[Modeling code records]
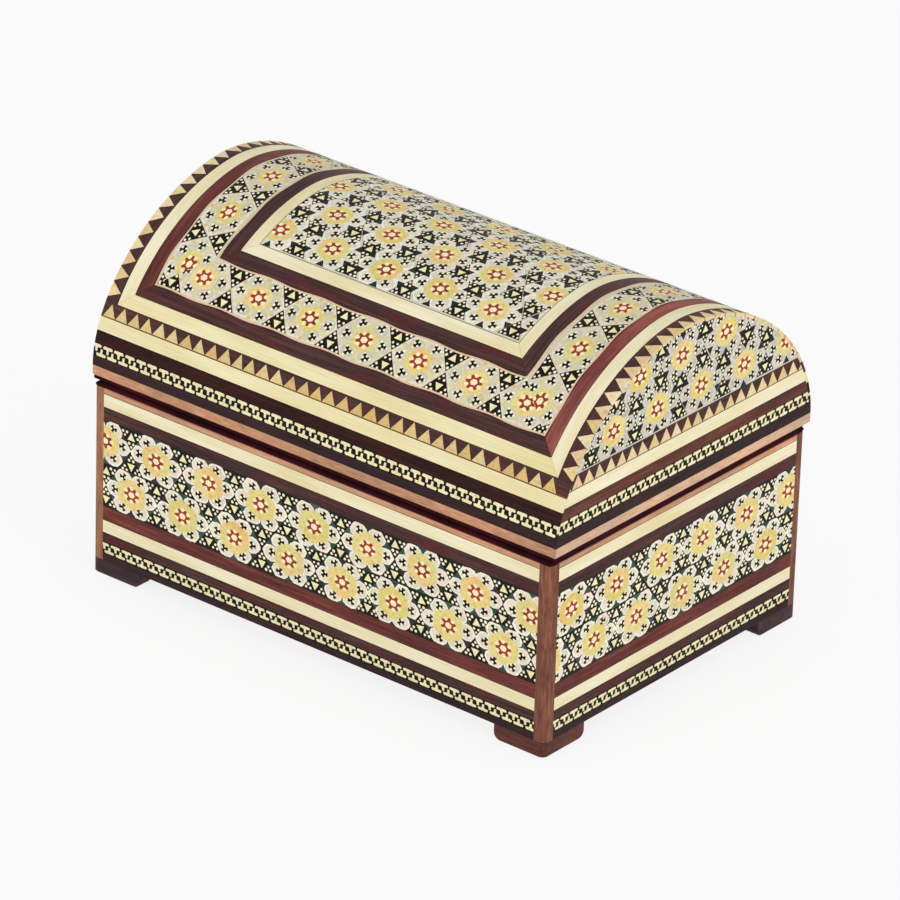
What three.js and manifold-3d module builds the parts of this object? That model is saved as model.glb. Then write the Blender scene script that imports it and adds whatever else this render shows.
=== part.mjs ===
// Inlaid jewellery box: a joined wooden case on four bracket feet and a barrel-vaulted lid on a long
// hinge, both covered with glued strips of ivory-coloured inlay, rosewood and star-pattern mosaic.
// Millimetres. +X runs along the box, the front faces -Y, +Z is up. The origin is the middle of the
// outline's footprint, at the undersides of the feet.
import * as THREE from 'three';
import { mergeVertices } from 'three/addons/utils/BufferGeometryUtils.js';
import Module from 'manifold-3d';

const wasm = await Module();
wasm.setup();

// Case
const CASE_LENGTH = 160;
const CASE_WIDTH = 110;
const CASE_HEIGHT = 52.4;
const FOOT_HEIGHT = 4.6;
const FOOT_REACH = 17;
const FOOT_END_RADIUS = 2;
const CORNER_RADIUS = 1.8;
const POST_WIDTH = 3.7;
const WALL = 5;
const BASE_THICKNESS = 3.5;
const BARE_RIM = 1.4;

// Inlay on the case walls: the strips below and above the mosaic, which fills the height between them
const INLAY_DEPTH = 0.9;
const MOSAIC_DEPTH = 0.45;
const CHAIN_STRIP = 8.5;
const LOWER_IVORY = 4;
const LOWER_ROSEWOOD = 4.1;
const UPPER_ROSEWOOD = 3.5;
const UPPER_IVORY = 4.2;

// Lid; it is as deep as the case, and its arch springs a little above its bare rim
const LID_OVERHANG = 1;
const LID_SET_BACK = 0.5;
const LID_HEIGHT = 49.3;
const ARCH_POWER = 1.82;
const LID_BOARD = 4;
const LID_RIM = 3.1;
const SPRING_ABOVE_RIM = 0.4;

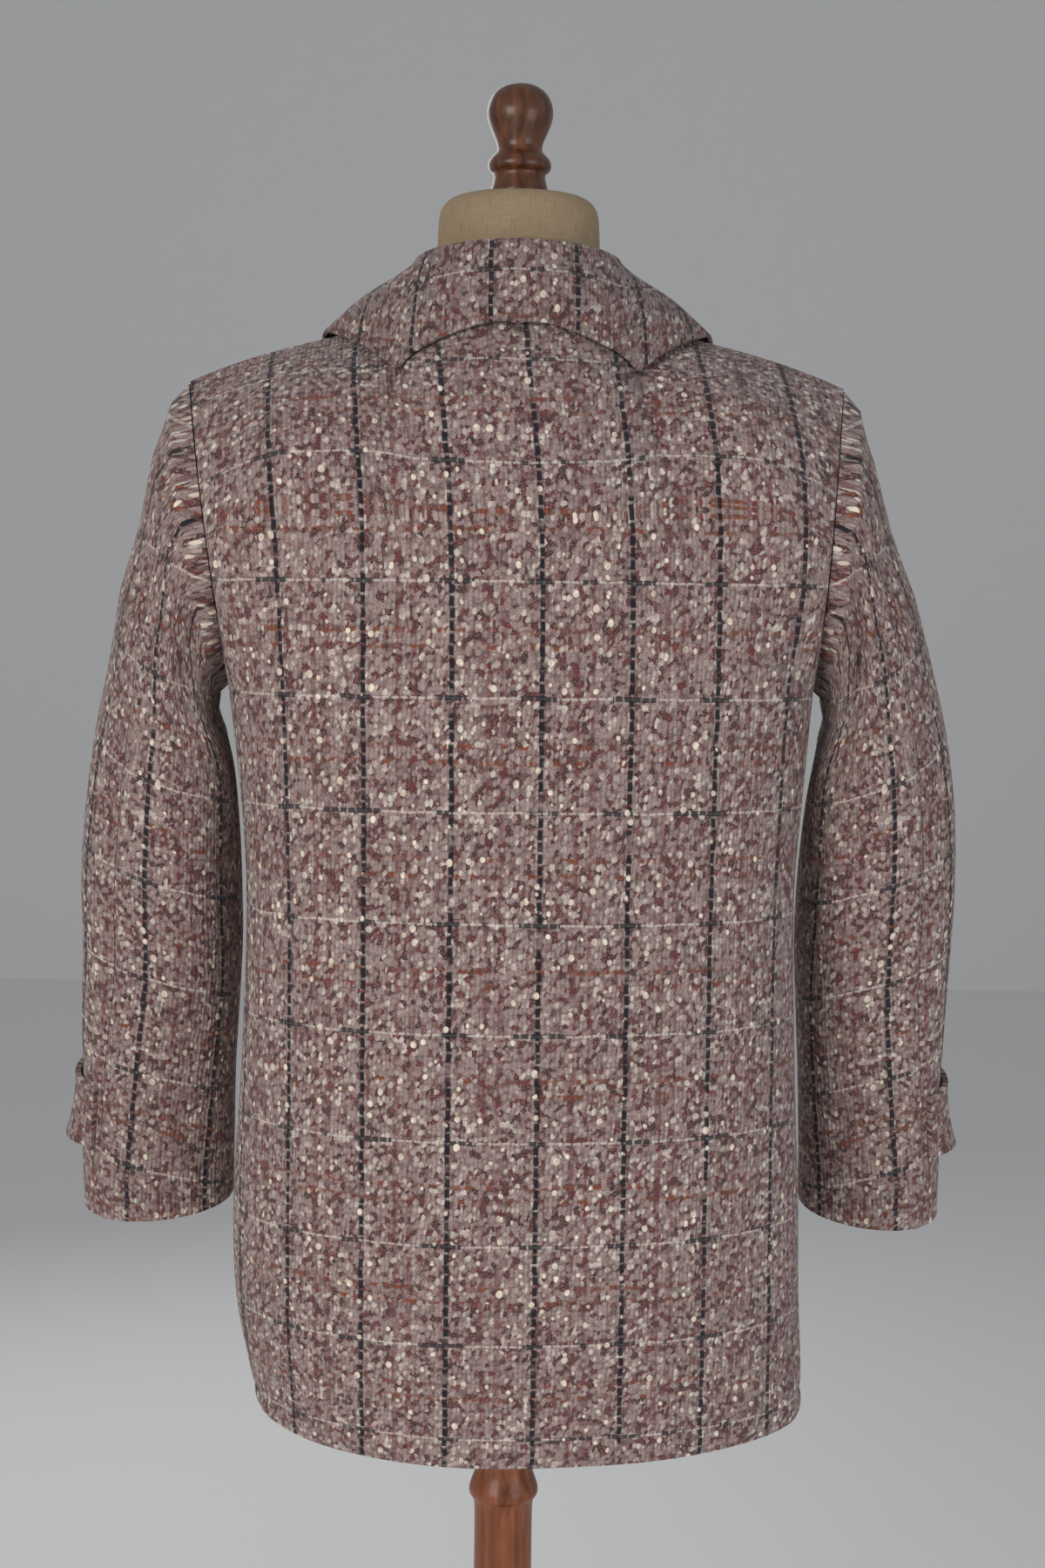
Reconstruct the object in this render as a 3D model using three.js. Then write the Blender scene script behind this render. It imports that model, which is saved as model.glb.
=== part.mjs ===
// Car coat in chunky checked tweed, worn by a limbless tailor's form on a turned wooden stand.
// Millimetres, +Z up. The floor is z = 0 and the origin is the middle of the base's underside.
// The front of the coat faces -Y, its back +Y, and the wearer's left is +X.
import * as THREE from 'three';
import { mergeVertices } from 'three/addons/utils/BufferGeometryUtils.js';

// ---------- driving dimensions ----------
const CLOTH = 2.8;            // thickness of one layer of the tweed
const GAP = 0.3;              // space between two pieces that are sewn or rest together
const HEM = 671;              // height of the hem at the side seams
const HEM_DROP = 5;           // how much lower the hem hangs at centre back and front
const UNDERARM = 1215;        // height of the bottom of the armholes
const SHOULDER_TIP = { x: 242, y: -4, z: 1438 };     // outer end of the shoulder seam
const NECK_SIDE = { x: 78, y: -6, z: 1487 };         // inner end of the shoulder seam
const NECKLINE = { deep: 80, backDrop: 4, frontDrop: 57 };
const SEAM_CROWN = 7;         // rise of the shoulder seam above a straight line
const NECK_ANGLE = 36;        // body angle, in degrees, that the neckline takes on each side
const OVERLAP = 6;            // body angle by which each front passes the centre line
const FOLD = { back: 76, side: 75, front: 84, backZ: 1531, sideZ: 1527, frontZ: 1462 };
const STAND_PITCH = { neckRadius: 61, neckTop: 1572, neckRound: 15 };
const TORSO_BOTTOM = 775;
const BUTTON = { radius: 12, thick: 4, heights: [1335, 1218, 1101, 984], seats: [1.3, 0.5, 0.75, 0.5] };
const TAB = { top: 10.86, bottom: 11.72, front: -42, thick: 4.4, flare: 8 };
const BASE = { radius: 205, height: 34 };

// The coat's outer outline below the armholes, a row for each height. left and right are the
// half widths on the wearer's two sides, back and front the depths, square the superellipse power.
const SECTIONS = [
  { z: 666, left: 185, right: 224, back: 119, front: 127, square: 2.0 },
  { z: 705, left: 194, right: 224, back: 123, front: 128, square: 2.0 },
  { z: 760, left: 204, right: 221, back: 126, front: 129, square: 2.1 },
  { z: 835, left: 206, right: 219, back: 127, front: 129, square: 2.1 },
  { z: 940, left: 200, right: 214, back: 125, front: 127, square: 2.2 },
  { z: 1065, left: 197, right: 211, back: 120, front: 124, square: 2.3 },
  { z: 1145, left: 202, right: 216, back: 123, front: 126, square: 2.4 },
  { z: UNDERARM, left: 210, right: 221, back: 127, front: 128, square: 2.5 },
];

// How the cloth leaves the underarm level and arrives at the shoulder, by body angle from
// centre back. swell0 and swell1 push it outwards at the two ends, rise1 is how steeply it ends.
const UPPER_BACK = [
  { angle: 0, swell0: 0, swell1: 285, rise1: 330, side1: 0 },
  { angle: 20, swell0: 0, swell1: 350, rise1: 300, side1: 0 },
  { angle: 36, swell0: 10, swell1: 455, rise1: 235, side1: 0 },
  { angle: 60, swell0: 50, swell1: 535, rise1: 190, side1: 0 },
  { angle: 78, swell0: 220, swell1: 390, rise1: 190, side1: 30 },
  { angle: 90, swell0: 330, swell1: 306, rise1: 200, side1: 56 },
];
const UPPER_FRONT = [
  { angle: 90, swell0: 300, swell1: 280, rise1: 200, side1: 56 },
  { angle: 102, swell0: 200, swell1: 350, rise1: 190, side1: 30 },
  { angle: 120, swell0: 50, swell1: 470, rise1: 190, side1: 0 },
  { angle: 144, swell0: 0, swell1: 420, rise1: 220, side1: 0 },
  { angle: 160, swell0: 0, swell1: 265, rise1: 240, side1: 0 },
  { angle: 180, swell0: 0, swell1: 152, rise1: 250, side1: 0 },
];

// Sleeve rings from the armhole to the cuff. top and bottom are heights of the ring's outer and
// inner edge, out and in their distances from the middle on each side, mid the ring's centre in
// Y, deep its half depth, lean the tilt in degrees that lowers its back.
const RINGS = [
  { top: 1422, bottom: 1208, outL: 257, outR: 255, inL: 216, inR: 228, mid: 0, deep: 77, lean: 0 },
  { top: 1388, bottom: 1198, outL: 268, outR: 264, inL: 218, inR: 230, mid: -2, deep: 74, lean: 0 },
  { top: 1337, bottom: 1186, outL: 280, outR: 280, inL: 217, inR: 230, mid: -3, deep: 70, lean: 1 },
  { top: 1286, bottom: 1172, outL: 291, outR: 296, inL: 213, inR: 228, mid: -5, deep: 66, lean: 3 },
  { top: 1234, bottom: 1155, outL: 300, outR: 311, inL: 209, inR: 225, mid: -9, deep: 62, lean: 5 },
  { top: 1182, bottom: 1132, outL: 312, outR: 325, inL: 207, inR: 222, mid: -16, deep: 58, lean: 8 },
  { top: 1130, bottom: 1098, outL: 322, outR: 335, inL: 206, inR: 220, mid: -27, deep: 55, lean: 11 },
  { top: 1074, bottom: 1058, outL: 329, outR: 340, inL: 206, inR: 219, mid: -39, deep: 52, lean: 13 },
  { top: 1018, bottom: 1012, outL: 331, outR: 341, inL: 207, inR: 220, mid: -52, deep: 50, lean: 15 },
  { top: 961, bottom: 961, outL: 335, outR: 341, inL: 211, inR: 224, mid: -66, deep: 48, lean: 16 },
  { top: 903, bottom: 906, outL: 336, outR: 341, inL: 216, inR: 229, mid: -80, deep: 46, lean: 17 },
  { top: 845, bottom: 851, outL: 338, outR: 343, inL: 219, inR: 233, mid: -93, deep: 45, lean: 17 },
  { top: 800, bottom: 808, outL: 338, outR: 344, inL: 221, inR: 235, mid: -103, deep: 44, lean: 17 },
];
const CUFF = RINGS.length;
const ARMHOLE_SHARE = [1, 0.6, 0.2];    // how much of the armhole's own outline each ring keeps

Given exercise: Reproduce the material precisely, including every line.

Response:
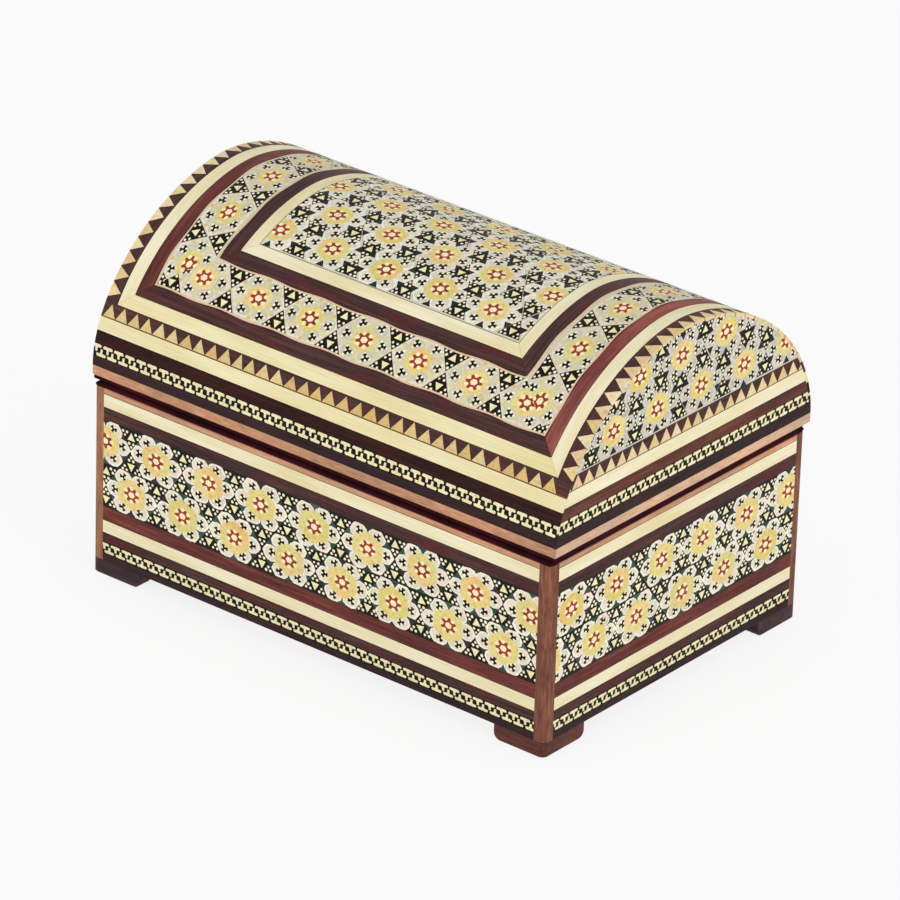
What three.js and manifold-3d module builds the parts of this object? That model is saved as model.glb. Then write the Blender scene script that imports it and adds whatever else this render shows.
=== part.mjs ===
// Inlaid jewellery box: a joined wooden case on four bracket feet and a barrel-vaulted lid on a long
// hinge, both covered with glued strips of ivory-coloured inlay, rosewood and star-pattern mosaic.
// Millimetres. +X runs along the box, the front faces -Y, +Z is up. The origin is the middle of the
// outline's footprint, at the undersides of the feet.
import * as THREE from 'three';
import { mergeVertices } from 'three/addons/utils/BufferGeometryUtils.js';
import Module from 'manifold-3d';

const wasm = await Module();
wasm.setup();

// Case
const CASE_LENGTH = 160;
const CASE_WIDTH = 110;
const CASE_HEIGHT = 52.4;
const FOOT_HEIGHT = 4.6;
const FOOT_REACH = 17;
const FOOT_END_RADIUS = 2;
const CORNER_RADIUS = 1.8;
const POST_WIDTH = 3.7;
const WALL = 5;
const BASE_THICKNESS = 3.5;
const BARE_RIM = 1.4;

// Inlay on the case walls: the strips below and above the mosaic, which fills the height between them
const INLAY_DEPTH = 0.9;
const MOSAIC_DEPTH = 0.45;
const CHAIN_STRIP = 8.5;
const LOWER_IVORY = 4;
const LOWER_ROSEWOOD = 4.1;
const UPPER_ROSEWOOD = 3.5;
const UPPER_IVORY = 4.2;

// Lid; it is as deep as the case, and its arch springs a little above its bare rim
const LID_OVERHANG = 1;
const LID_SET_BACK = 0.5;
const LID_HEIGHT = 49.3;
const ARCH_POWER = 1.82;
const LID_BOARD = 4;
const LID_RIM = 3.1;
const SPRING_ABOVE_RIM = 0.4;

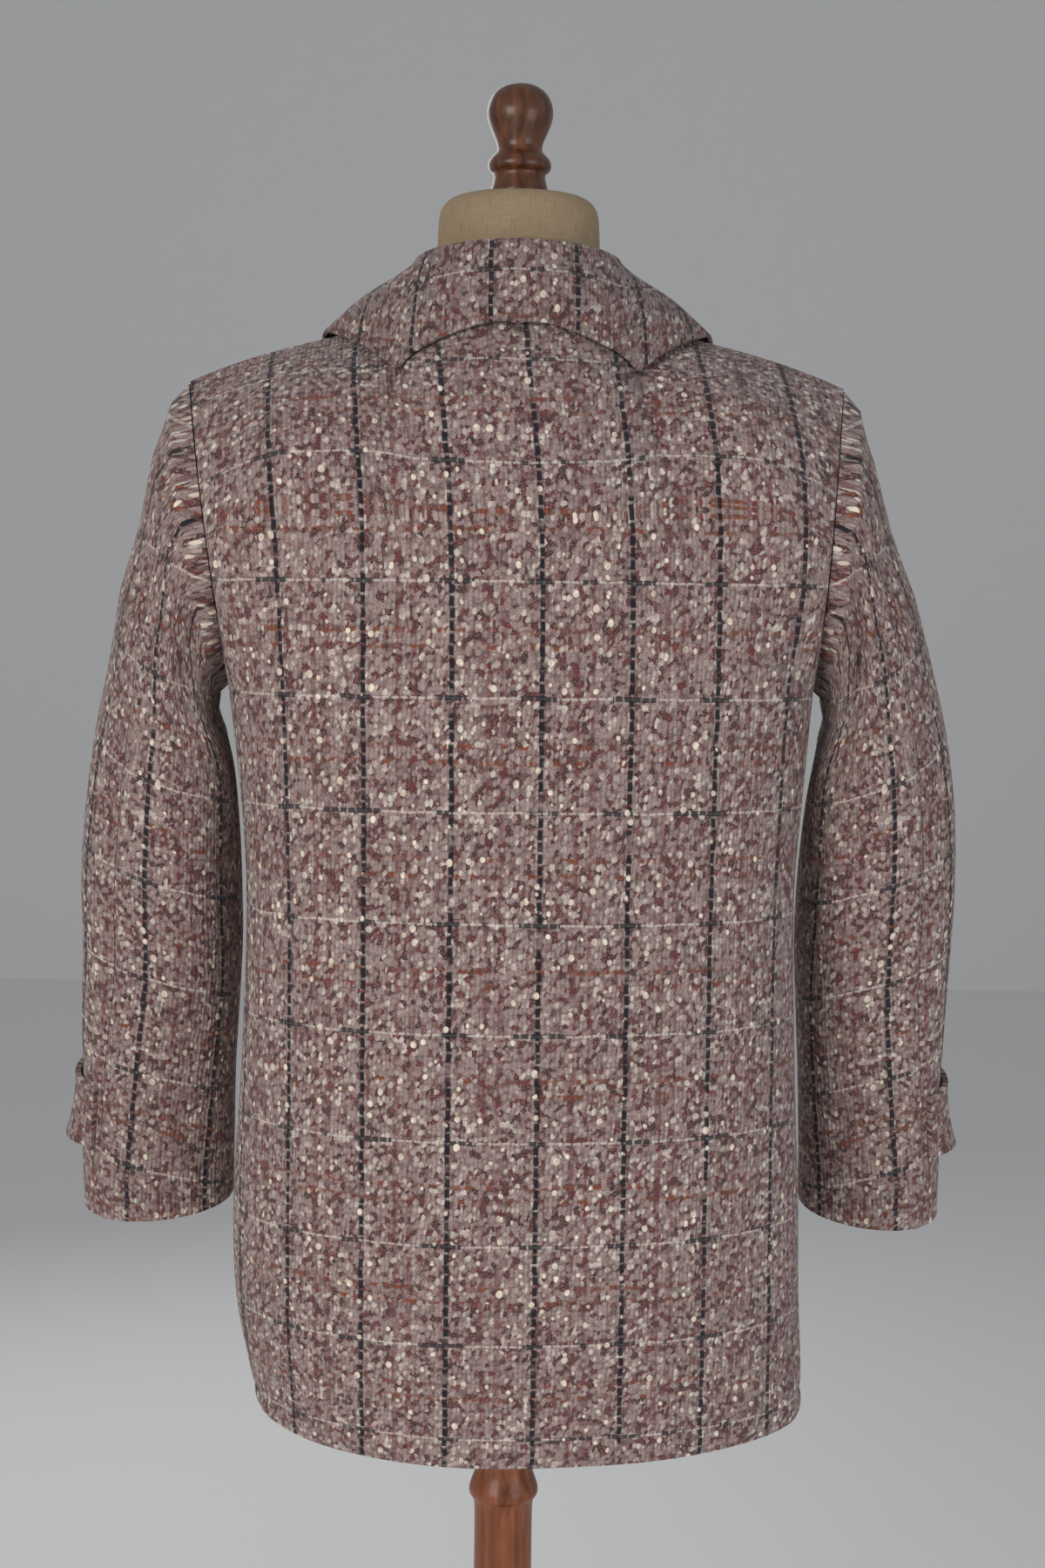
Reconstruct the object in this render as a 3D model using three.js. Then write the Blender scene script behind this render. It imports that model, which is saved as model.glb.
=== part.mjs ===
// Car coat in chunky checked tweed, worn by a limbless tailor's form on a turned wooden stand.
// Millimetres, +Z up. The floor is z = 0 and the origin is the middle of the base's underside.
// The front of the coat faces -Y, its back +Y, and the wearer's left is +X.
import * as THREE from 'three';
import { mergeVertices } from 'three/addons/utils/BufferGeometryUtils.js';

// ---------- driving dimensions ----------
const CLOTH = 2.8;            // thickness of one layer of the tweed
const GAP = 0.3;              // space between two pieces that are sewn or rest together
const HEM = 671;              // height of the hem at the side seams
const HEM_DROP = 5;           // how much lower the hem hangs at centre back and front
const UNDERARM = 1215;        // height of the bottom of the armholes
const SHOULDER_TIP = { x: 242, y: -4, z: 1438 };     // outer end of the shoulder seam
const NECK_SIDE = { x: 78, y: -6, z: 1487 };         // inner end of the shoulder seam
const NECKLINE = { deep: 80, backDrop: 4, frontDrop: 57 };
const SEAM_CROWN = 7;         // rise of the shoulder seam above a straight line
const NECK_ANGLE = 36;        // body angle, in degrees, that the neckline takes on each side
const OVERLAP = 6;            // body angle by which each front passes the centre line
const FOLD = { back: 76, side: 75, front: 84, backZ: 1531, sideZ: 1527, frontZ: 1462 };
const STAND_PITCH = { neckRadius: 61, neckTop: 1572, neckRound: 15 };
const TORSO_BOTTOM = 775;
const BUTTON = { radius: 12, thick: 4, heights: [1335, 1218, 1101, 984], seats: [1.3, 0.5, 0.75, 0.5] };
const TAB = { top: 10.86, bottom: 11.72, front: -42, thick: 4.4, flare: 8 };
const BASE = { radius: 205, height: 34 };

// The coat's outer outline below the armholes, a row for each height. left and right are the
// half widths on the wearer's two sides, back and front the depths, square the superellipse power.
const SECTIONS = [
  { z: 666, left: 185, right: 224, back: 119, front: 127, square: 2.0 },
  { z: 705, left: 194, right: 224, back: 123, front: 128, square: 2.0 },
  { z: 760, left: 204, right: 221, back: 126, front: 129, square: 2.1 },
  { z: 835, left: 206, right: 219, back: 127, front: 129, square: 2.1 },
  { z: 940, left: 200, right: 214, back: 125, front: 127, square: 2.2 },
  { z: 1065, left: 197, right: 211, back: 120, front: 124, square: 2.3 },
  { z: 1145, left: 202, right: 216, back: 123, front: 126, square: 2.4 },
  { z: UNDERARM, left: 210, right: 221, back: 127, front: 128, square: 2.5 },
];

// How the cloth leaves the underarm level and arrives at the shoulder, by body angle from
// centre back. swell0 and swell1 push it outwards at the two ends, rise1 is how steeply it ends.
const UPPER_BACK = [
  { angle: 0, swell0: 0, swell1: 285, rise1: 330, side1: 0 },
  { angle: 20, swell0: 0, swell1: 350, rise1: 300, side1: 0 },
  { angle: 36, swell0: 10, swell1: 455, rise1: 235, side1: 0 },
  { angle: 60, swell0: 50, swell1: 535, rise1: 190, side1: 0 },
  { angle: 78, swell0: 220, swell1: 390, rise1: 190, side1: 30 },
  { angle: 90, swell0: 330, swell1: 306, rise1: 200, side1: 56 },
];
const UPPER_FRONT = [
  { angle: 90, swell0: 300, swell1: 280, rise1: 200, side1: 56 },
  { angle: 102, swell0: 200, swell1: 350, rise1: 190, side1: 30 },
  { angle: 120, swell0: 50, swell1: 470, rise1: 190, side1: 0 },
  { angle: 144, swell0: 0, swell1: 420, rise1: 220, side1: 0 },
  { angle: 160, swell0: 0, swell1: 265, rise1: 240, side1: 0 },
  { angle: 180, swell0: 0, swell1: 152, rise1: 250, side1: 0 },
];

// Sleeve rings from the armhole to the cuff. top and bottom are heights of the ring's outer and
// inner edge, out and in their distances from the middle on each side, mid the ring's centre in
// Y, deep its half depth, lean the tilt in degrees that lowers its back.
const RINGS = [
  { top: 1422, bottom: 1208, outL: 257, outR: 255, inL: 216, inR: 228, mid: 0, deep: 77, lean: 0 },
  { top: 1388, bottom: 1198, outL: 268, outR: 264, inL: 218, inR: 230, mid: -2, deep: 74, lean: 0 },
  { top: 1337, bottom: 1186, outL: 280, outR: 280, inL: 217, inR: 230, mid: -3, deep: 70, lean: 1 },
  { top: 1286, bottom: 1172, outL: 291, outR: 296, inL: 213, inR: 228, mid: -5, deep: 66, lean: 3 },
  { top: 1234, bottom: 1155, outL: 300, outR: 311, inL: 209, inR: 225, mid: -9, deep: 62, lean: 5 },
  { top: 1182, bottom: 1132, outL: 312, outR: 325, inL: 207, inR: 222, mid: -16, deep: 58, lean: 8 },
  { top: 1130, bottom: 1098, outL: 322, outR: 335, inL: 206, inR: 220, mid: -27, deep: 55, lean: 11 },
  { top: 1074, bottom: 1058, outL: 329, outR: 340, inL: 206, inR: 219, mid: -39, deep: 52, lean: 13 },
  { top: 1018, bottom: 1012, outL: 331, outR: 341, inL: 207, inR: 220, mid: -52, deep: 50, lean: 15 },
  { top: 961, bottom: 961, outL: 335, outR: 341, inL: 211, inR: 224, mid: -66, deep: 48, lean: 16 },
  { top: 903, bottom: 906, outL: 336, outR: 341, inL: 216, inR: 229, mid: -80, deep: 46, lean: 17 },
  { top: 845, bottom: 851, outL: 338, outR: 343, inL: 219, inR: 233, mid: -93, deep: 45, lean: 17 },
  { top: 800, bottom: 808, outL: 338, outR: 344, inL: 221, inR: 235, mid: -103, deep: 44, lean: 17 },
];
const CUFF = RINGS.length;
const ARMHOLE_SHARE = [1, 0.6, 0.2];    // how much of the armhole's own outline each ring keeps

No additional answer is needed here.